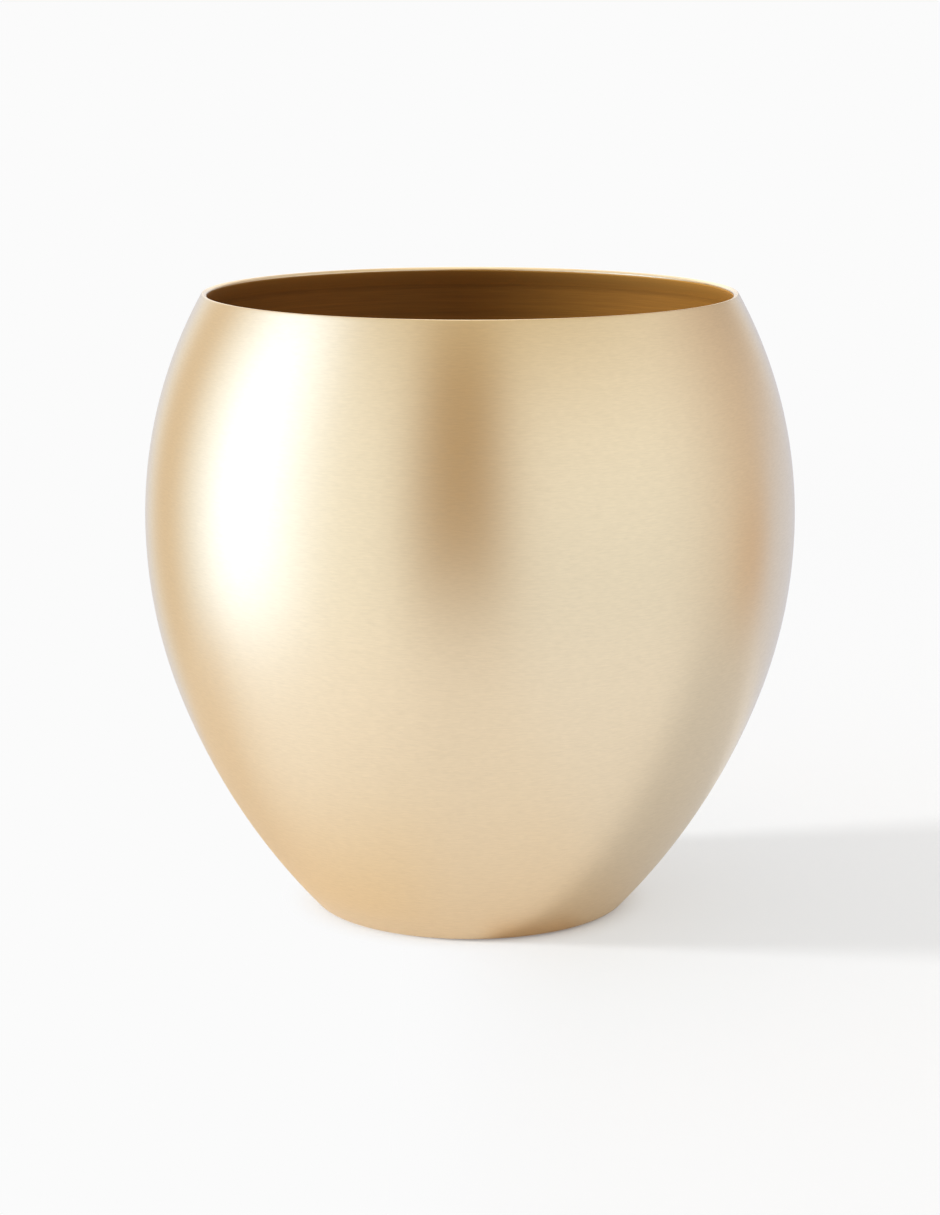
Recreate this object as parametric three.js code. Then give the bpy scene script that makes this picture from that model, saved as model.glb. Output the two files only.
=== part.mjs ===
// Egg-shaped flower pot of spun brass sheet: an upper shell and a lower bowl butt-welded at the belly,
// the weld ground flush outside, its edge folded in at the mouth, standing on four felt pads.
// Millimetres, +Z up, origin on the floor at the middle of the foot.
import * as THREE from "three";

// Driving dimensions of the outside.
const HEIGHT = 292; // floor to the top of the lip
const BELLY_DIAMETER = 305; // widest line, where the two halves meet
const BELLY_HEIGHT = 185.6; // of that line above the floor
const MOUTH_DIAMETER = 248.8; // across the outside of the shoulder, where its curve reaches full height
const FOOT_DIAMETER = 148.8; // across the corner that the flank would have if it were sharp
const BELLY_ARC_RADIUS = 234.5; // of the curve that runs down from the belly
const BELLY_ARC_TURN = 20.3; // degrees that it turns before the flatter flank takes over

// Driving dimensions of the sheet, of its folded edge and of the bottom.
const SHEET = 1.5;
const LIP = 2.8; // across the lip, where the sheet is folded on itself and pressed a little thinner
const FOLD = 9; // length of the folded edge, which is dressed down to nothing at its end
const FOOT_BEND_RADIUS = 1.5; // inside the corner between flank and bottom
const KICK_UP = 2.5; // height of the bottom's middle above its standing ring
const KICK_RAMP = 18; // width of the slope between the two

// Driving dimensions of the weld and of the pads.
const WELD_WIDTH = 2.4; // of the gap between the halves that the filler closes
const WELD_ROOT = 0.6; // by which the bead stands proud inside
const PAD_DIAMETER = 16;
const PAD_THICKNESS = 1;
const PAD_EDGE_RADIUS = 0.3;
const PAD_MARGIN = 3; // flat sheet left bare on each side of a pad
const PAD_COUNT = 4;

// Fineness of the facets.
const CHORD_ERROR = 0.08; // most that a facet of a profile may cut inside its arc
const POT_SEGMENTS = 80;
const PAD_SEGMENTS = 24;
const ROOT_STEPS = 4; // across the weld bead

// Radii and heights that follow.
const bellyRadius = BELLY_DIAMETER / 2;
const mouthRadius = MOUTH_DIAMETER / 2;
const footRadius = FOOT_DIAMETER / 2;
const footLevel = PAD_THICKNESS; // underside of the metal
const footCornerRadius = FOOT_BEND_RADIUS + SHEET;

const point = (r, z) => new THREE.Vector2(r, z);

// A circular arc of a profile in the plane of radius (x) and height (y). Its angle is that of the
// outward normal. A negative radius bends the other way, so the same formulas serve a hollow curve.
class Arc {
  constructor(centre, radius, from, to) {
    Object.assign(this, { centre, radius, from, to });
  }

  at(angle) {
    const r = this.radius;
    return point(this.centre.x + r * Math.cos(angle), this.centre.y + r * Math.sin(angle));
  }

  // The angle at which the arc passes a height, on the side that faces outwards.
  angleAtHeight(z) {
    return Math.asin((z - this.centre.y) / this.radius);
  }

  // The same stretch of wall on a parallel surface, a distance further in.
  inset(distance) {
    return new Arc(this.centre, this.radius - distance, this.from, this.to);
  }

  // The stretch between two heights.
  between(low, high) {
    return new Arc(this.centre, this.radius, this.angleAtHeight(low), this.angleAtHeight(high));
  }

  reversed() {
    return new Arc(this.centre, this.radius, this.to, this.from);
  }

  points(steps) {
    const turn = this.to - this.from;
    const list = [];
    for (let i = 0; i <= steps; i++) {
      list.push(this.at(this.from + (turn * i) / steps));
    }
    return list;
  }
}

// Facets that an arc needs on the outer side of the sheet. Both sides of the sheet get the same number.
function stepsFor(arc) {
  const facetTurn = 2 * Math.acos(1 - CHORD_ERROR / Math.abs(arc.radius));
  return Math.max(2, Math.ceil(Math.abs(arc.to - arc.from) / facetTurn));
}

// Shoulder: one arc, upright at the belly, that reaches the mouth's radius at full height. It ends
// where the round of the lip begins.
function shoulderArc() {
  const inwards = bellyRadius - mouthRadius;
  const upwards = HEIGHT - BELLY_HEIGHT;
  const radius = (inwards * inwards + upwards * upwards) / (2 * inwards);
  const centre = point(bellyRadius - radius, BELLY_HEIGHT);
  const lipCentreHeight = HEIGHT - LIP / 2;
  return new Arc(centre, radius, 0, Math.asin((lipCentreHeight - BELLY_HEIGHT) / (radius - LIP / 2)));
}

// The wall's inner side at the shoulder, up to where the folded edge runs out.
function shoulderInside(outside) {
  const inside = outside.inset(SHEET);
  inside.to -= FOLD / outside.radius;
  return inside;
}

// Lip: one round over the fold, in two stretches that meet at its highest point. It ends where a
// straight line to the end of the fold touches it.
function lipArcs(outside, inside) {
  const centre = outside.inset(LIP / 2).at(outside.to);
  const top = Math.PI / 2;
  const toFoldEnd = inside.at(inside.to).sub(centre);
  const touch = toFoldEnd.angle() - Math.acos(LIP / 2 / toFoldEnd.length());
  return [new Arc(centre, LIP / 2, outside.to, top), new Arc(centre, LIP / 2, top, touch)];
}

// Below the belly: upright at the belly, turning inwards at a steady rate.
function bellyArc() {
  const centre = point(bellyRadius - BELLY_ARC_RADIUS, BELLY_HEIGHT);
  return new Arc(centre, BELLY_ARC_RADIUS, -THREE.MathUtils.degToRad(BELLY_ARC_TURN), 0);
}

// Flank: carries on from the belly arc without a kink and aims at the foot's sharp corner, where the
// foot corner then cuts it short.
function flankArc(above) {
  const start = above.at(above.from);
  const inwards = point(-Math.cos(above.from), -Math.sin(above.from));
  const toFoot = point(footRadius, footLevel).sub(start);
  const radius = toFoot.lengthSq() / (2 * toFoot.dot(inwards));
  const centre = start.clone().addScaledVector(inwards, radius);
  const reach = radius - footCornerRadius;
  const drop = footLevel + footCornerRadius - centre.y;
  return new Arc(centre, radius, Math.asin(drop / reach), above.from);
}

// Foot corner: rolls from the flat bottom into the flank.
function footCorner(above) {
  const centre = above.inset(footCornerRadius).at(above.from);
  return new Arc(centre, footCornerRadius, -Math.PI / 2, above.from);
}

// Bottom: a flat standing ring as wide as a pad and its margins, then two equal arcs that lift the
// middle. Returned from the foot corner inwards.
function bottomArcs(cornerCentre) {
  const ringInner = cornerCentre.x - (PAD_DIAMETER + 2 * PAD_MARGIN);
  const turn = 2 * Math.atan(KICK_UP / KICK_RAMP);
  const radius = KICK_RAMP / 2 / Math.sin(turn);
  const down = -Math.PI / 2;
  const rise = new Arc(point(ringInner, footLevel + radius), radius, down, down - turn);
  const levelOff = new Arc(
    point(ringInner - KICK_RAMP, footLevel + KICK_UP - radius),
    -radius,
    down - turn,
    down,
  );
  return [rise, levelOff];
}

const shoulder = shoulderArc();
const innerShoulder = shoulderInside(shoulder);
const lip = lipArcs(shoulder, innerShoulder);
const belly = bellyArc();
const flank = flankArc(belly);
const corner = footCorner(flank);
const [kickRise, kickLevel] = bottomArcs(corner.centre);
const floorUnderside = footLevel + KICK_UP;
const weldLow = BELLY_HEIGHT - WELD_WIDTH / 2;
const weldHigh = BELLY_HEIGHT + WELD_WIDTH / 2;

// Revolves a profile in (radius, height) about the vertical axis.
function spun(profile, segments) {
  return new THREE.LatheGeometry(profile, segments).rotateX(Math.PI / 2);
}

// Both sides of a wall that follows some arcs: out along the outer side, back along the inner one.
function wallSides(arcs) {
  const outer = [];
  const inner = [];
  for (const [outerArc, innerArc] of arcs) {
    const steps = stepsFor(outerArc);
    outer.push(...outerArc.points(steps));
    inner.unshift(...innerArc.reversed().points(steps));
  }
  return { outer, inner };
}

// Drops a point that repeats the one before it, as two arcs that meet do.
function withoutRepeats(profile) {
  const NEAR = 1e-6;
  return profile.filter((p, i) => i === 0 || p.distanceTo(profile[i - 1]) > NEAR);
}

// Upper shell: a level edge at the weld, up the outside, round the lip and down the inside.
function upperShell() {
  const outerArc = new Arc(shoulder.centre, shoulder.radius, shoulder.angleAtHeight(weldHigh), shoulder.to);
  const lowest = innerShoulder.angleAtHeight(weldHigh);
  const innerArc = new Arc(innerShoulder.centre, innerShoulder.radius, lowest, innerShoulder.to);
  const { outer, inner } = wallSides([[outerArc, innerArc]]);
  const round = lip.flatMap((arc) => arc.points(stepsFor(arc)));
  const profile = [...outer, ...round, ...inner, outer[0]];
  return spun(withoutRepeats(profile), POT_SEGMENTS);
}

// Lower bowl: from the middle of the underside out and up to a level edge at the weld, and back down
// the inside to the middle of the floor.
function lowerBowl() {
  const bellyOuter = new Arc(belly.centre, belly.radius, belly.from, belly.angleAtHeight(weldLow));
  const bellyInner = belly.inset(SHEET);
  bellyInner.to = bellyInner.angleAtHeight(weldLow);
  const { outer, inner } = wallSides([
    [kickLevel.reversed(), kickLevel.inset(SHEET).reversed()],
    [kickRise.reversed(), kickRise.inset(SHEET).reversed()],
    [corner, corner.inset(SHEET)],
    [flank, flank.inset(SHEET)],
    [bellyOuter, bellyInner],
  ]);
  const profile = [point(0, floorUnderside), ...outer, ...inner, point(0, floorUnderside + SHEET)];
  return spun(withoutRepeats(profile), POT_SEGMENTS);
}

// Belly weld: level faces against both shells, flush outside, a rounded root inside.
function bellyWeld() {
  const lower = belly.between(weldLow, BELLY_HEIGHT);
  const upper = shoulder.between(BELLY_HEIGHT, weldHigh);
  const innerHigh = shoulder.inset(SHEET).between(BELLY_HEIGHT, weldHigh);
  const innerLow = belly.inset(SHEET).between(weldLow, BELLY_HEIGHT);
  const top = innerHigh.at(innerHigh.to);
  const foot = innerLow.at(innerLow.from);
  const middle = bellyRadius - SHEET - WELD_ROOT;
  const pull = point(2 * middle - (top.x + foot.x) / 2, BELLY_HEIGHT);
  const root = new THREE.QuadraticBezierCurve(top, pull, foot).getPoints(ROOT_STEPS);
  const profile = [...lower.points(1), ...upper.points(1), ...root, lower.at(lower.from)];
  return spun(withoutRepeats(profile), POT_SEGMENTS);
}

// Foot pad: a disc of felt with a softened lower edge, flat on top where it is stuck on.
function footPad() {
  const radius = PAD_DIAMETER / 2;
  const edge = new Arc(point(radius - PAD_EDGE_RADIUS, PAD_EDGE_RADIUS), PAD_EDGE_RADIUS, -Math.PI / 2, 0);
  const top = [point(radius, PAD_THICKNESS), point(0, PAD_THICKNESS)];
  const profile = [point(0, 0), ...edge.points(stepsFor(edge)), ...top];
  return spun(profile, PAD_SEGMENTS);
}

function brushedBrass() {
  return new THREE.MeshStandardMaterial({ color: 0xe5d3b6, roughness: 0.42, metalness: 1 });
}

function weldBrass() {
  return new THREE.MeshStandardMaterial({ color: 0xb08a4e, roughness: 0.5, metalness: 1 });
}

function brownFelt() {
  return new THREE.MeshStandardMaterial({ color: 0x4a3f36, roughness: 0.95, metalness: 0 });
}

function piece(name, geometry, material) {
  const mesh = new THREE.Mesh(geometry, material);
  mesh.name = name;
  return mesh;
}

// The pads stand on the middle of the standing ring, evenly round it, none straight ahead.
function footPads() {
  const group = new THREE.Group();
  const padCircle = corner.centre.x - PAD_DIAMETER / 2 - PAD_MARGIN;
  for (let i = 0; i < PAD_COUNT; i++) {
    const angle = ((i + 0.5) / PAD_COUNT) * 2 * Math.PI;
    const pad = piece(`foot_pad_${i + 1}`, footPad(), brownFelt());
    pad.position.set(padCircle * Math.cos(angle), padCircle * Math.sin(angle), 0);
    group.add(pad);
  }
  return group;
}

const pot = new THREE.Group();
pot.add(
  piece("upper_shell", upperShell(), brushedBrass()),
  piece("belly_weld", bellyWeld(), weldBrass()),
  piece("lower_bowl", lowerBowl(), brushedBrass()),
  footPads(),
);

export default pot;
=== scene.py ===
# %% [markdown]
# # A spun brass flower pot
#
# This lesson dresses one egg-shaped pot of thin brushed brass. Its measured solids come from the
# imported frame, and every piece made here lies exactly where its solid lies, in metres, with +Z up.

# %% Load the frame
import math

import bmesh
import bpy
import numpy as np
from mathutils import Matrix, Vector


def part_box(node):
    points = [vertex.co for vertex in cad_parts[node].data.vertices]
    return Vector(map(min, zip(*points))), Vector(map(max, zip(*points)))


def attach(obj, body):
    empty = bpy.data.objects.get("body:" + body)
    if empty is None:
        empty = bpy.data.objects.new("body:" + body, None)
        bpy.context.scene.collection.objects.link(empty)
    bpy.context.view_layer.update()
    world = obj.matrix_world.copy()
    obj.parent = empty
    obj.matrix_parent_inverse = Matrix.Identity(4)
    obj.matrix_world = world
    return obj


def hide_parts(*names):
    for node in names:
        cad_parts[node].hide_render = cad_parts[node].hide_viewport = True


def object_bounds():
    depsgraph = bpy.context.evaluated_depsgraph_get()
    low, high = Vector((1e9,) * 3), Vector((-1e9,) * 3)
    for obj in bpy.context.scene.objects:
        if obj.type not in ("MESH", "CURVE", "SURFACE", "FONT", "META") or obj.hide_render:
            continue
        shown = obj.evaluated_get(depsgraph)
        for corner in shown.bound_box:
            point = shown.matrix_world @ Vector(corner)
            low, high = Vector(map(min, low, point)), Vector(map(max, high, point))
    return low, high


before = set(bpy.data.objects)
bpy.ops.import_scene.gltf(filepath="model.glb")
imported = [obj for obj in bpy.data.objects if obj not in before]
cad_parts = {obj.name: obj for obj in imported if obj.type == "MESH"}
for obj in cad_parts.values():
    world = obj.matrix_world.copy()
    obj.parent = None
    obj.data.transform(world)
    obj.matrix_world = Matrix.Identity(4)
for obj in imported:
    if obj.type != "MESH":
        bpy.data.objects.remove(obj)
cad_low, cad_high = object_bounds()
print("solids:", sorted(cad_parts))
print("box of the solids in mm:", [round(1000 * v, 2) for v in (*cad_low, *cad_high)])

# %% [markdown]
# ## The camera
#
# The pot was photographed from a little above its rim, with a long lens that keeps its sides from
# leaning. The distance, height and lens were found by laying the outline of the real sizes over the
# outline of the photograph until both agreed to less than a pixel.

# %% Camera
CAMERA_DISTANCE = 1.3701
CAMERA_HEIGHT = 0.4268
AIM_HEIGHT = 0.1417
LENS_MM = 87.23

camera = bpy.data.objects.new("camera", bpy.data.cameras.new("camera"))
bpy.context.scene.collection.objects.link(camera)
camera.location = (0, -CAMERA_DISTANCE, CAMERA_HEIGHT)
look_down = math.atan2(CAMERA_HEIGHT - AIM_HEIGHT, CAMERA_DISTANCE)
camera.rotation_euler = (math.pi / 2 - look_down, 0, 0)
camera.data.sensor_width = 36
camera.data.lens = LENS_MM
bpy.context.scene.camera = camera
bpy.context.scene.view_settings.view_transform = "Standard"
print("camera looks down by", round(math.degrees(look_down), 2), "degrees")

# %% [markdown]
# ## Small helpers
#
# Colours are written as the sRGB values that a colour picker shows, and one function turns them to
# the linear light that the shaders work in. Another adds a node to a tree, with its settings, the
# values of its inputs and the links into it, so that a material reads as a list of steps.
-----
Task goal - Repeat word for word the lines from the line with "const pot = new THREE.Group();" to the line with "from mathutils import Matrix, Vector", both lines included.

Complete response -
const pot = new THREE.Group();
pot.add(
  piece("upper_shell", upperShell(), brushedBrass()),
  piece("belly_weld", bellyWeld(), weldBrass()),
  piece("lower_bowl", lowerBowl(), brushedBrass()),
  footPads(),
);

export default pot;
=== scene.py ===
# %% [markdown]
# # A spun brass flower pot
#
# This lesson dresses one egg-shaped pot of thin brushed brass. Its measured solids come from the
# imported frame, and every piece made here lies exactly where its solid lies, in metres, with +Z up.

# %% Load the frame
import math

import bmesh
import bpy
import numpy as np
from mathutils import Matrix, Vector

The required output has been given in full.